→ PROBLEM REQUIREMENTS:
Write out each line of the material again, word for word.

→ DATA SHOWN:
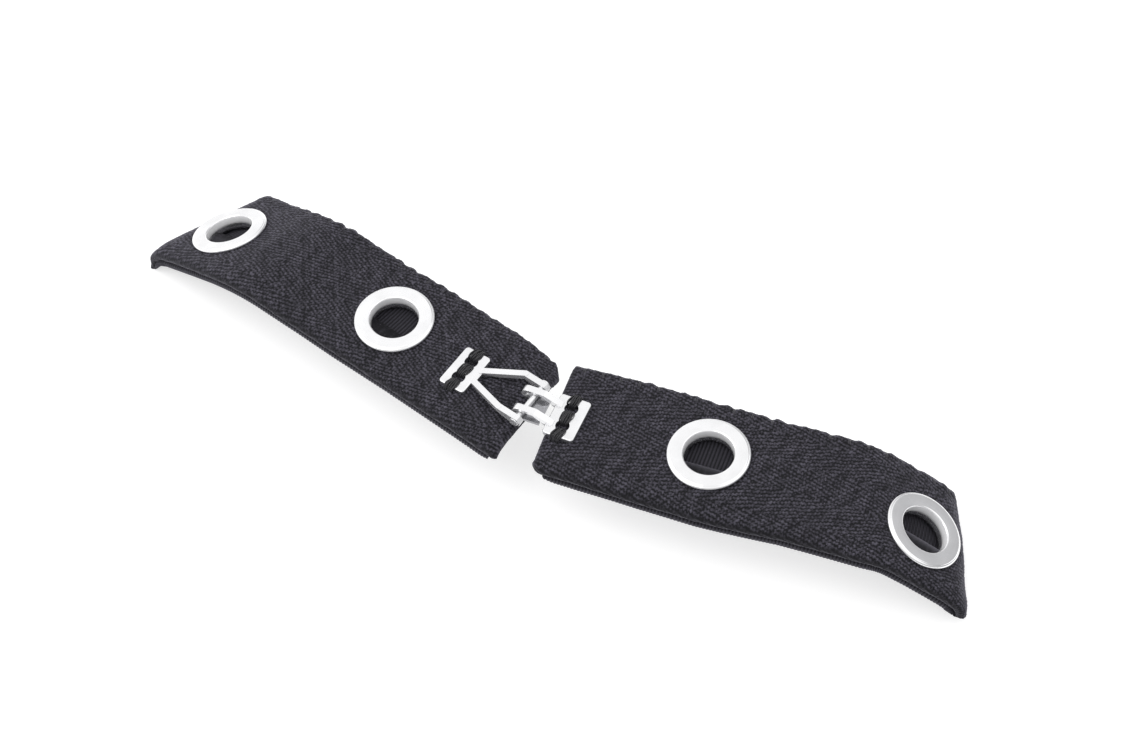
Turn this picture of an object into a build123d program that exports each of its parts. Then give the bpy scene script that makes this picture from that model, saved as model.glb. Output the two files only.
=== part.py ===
"""Two-part wrist band: hemmed twill tape halves with eyelets, joined by a sew-on hook and bar.

Millimetres, Z up. The assembly is drawn with the flat top of the tape at Z = 0 and is then
moved so that it stands on Z = 0, centred on X and Y. X runs along the band.
"""

import math
import os

from build123d import *

# ---------------------------------------------------------------- tape and lining
BAND_WIDTH = 21.8
TAPE_THICK = 1.0            # one layer of twill tape
HEM_TOP = 1.8               # depth of the folded hem below the tape's top face
HEM_BOTTOM = 2.6
LINING_BOTTOM = 3.2
NEAR_HEM = 8.5              # width of the hem folded under the near edge
FAR_HEM = 4.0
LINING_WIDTH = 19.4
STAND_HEIGHT = 14.0         # flat top of the tape above the ground
FLEX_GAP = 0.3              # opening between the inner and outer length of one half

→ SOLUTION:
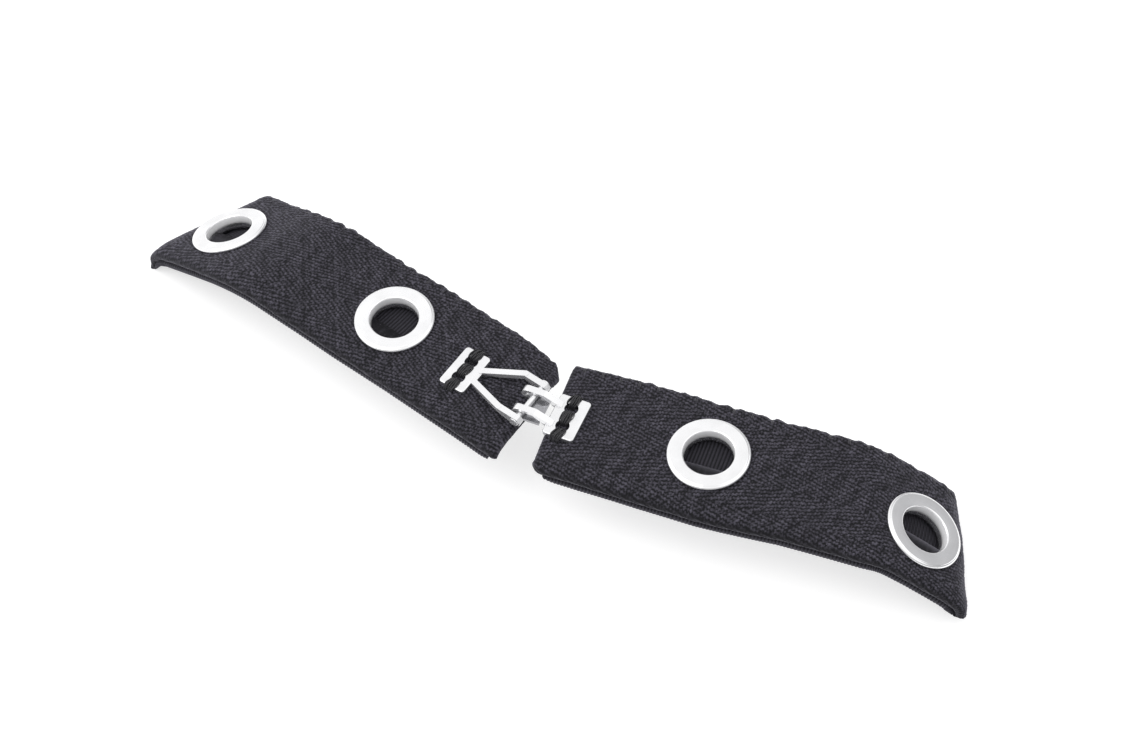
Turn this picture of an object into a build123d program that exports each of its parts. Then give the bpy scene script that makes this picture from that model, saved as model.glb. Output the two files only.
=== part.py ===
"""Two-part wrist band: hemmed twill tape halves with eyelets, joined by a sew-on hook and bar.

Millimetres, Z up. The assembly is drawn with the flat top of the tape at Z = 0 and is then
moved so that it stands on Z = 0, centred on X and Y. X runs along the band.
"""

import math
import os

from build123d import *

# ---------------------------------------------------------------- tape and lining
BAND_WIDTH = 21.8
TAPE_THICK = 1.0            # one layer of twill tape
HEM_TOP = 1.8               # depth of the folded hem below the tape's top face
HEM_BOTTOM = 2.6
LINING_BOTTOM = 3.2
NEAR_HEM = 8.5              # width of the hem folded under the near edge
FAR_HEM = 4.0
LINING_WIDTH = 19.4
STAND_HEIGHT = 14.0         # flat top of the tape above the ground
FLEX_GAP = 0.3              # opening between the inner and outer length of one half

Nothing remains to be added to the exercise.